Author: Robert Louis Stevenson
Item date: 1880
Date acquired: 2023
Grant Value: £1,875
Item cost: £5,575
Institution: National Library of Scotland
Town/City: Edinburgh

This letter is an oft-quoted missive, revealing Stevenson’s justification for his take on Robert Burns in a recent article, and with a foreshadowing of his plans to travel extensively. It provides a rare example of two of Scotland’s most important literary figures featuring in one manuscript letter.

Item date: Paris, 1623
Date acquired: 2023
Grant Value: £4,504 [B H Breslauer Foundation Fund]
Item cost: £9,192
Institution: National Trust: Moseley Old Hall
Town/City: Wolverhampton
County: West Midlands

John Huddleston (1608-98), the missal’s original owner whose inscription can be found on the title-page, was a Benedictine priest famous for the role he played at several key moments in the life of Charles II. Huddleston was the chaplain and tutor to the Catholic Whitgreave family and was in residence at their Moseley home at the time of Charles II’s famous escape following the Battle of Worcester.
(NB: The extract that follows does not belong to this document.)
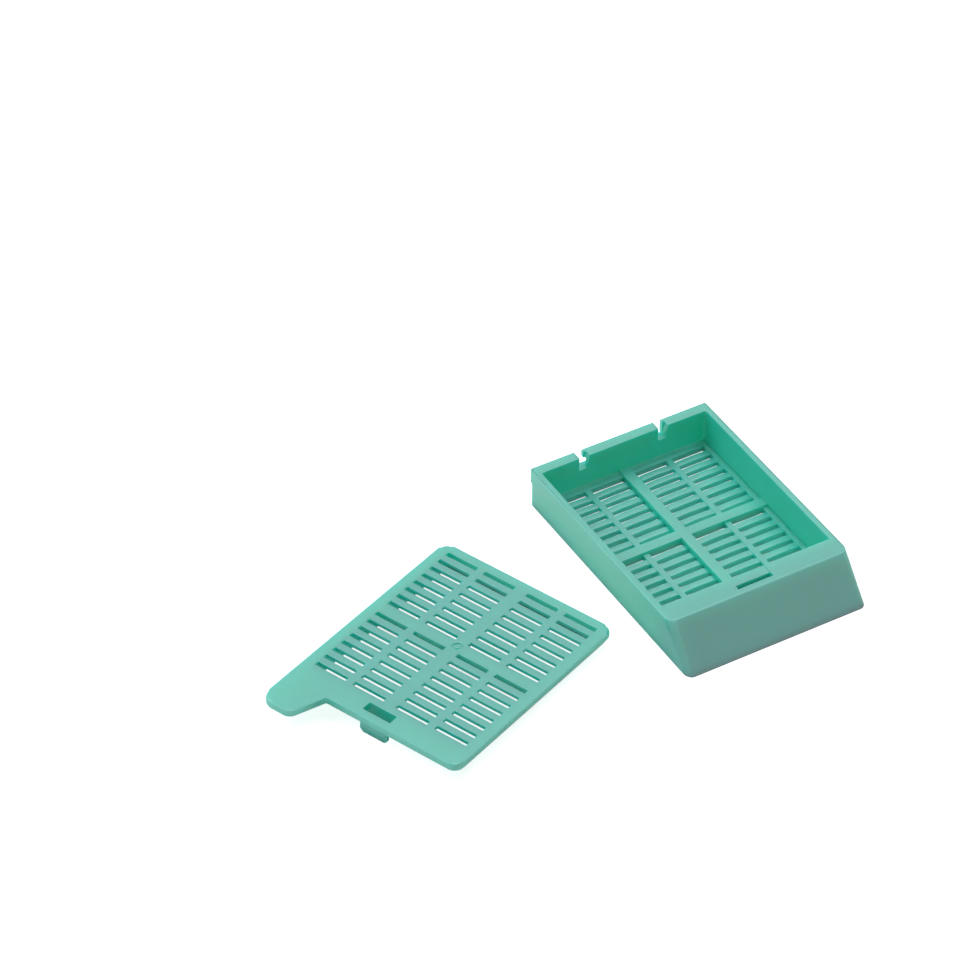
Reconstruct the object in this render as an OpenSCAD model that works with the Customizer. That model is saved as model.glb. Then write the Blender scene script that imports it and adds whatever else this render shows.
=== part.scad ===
// Tissue cassette: a slotted base tray with a slanted, hollow writing face, and its
// separate clip-on lid lying beside it. Each is one injection moulding.
// The base stands on z = 0 with its footprint centred on the origin. +Y points to the
// notched hinge wall and -Y to the foot of the writing face.

/* [Base] */
// Width over the side walls
base_w = 28.6; // [24:0.1:35]
// Length of the footprint, from the hinge wall to the foot of the writing face
base_l = 40.6; // [33:0.1:50]
// Height of the rim
base_h = 6.2; // [5.1:0.1:7.6]
// Thickness of the side walls at the rim
side_wall = 1.0; // [0.7:0.05:1.4]
// Thickness of the hinge wall at the rim
back_wall = 1.0; // [0.7:0.05:1.4]
// Thickness of the upright wall between the tray and the hollow of the writing face
front_wall = 1.0; // [0.7:0.05:1.4]
// How far the inner faces lean in from the rim to the floor
wall_draft = 0.13; // [0:0.01:0.2]
// Depth of the flat ledge in front of the tray
ledge_d = 3.3; // [2.8:0.1:4.2]
// Thickness of the ledge
ledge_t = 1.1; // [0.8:0.05:1.4]
// Horizontal run of the slanted writing face
writing_run = 5.2; // [4:0.1:7]
// Thickness of the writing face, measured level
writing_t = 1.3; // [0.9:0.05:1.7]
// Radius along the slanted side edges of the writing face
writing_r = 1.3; // [0.6:0.05:1.8]
// Radius of the upright corners of the hinge wall
back_r = 0.5; // [0.2:0.05:0.9]
// Radius along the outer edge of the side rims
rim_r = 0.3; // [0.1:0.05:0.5]

/* [Hinge wall] */
// How far the top flange stands out behind the hinge wall
flange_d = 0.65; // [0.3:0.05:1]
// Height of the top flange
flange_h = 2.1; // [1.5:0.05:2.6]
// Rise of the sloping underside of the flange
flange_slope = 0.2; // [0:0.05:0.4]
// Distance of each hook notch from the centre line
notch_x = 6.4; // [4:0.1:9]
// Width of a hook notch at the rim
notch_top_w = 1.6; // [1.3:0.05:2.2]
// Width of a hook notch at its bottom
notch_foot_w = 1.15; // [1:0.05:1.3]
// Depth of a hook notch below the rim
notch_h = 2.15; // [2:0.05:2.8]
// How far the flange lip reaches over a notch
lip_reach = 0.45; // [0.2:0.05:0.6]
// Height of the lip over the left notch
lip_h = 1.1; // [0.8:0.05:1.4]
// Width of the undercut behind the left notch, below its lip
undercut_w = 1.0; // [0.6:0.05:1.4]

/* [Base grille] */
// Top of the floor's margins
floor_top = 1.05; // [0.9:0.05:1.2]
// Top of the middle rib and the crossbar
rib_top = 1.42; // [1.25:0.01:1.8]
// Top of the slats where they end
slat_end = 0.93; // [0.8:0.01:1]
// Rise of the crowned slats at mid-span
slat_crown = 0.1; // [0.04:0.01:0.15]
// Top of the thin bars that part the slats
divider_top = 1.0; // [0.9:0.05:1.1]
// Drop of the slats' ends at the middle rib
slat_dip = 0.25; // [0.1:0.05:0.3]
// Length of the slats over which they drop to the middle rib
slat_dip_l = 0.5; // [0.3:0.05:1]
// Depth of the recess under the grille, at the end near the writing face
recess_near = 0.05; // [0.05:0.05:0.3]
// Depth of the recess under the grille, at the hinge wall
recess_far = 0.2; // [0.1:0.05:0.5]
// How far the recess runs on past the slots
recess_past = 0.3; // [0.1:0.05:0.4]
// Width of the middle rib
rib_w = 1.6; // [1.2:0.1:2.4]
// Width of the crossbar
crossbar_w = 1.62; // [1.2:0.02:2.4]
// Offset of the crossbar from the middle of the tray, towards the writing face
crossbar_shift = 0.1; // [0:0.05:0.6]
// Width of the thin bars that part the slats
divider_w = 0.85; // [0.6:0.05:1.2]
// Plain margin along each side wall
side_margin = 0.8; // [0.5:0.05:1.2]
// Least margin at the ends of the tray
end_margin = 0.6; // [0.5:0.05:1]
// Width of the first and the last slots of each block
end_slot_w = 0.88; // [0.6:0.02:1]
// Width of the other slots in the base
slot_w = 0.75; // [0.5:0.01:0.9]
// Spacing of the slots in the base
slot_pitch = 1.795; // [1.6:0.005:2.2]

/* [Lid] */
// How far the lid's sides stay inside the base's sides
lid_side_reveal = 0.1; // [0:0.05:0.3]
// How far the lid laps over the hinge wall
lid_back_lap = 0.25; // [0.1:0.05:0.5]
// How far the lid's near edge stays behind the edge of the ledge
lid_front_reveal = 0.5; // [0.3:0.05:0.7]
// Thickness of the lid at its edges
lid_t = 1.1; // [0.9:0.05:1.4]
// Thickness of the slotted web of the lid
web_t = 0.4; // [0.3:0.05:0.6]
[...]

Huddleston was instrumental in bringing Charles to Moseley Old Hall early on the morning of 8 September 1651 and was his constant companion during the king’s two-day stay, which included use of the priest hole. It is known that Charles consulted books in Huddleston’s library and it is possible that the collection included the recently-acquired Parisian missal of 1623. The missal may also have been a witness to the end of Charles II’s life.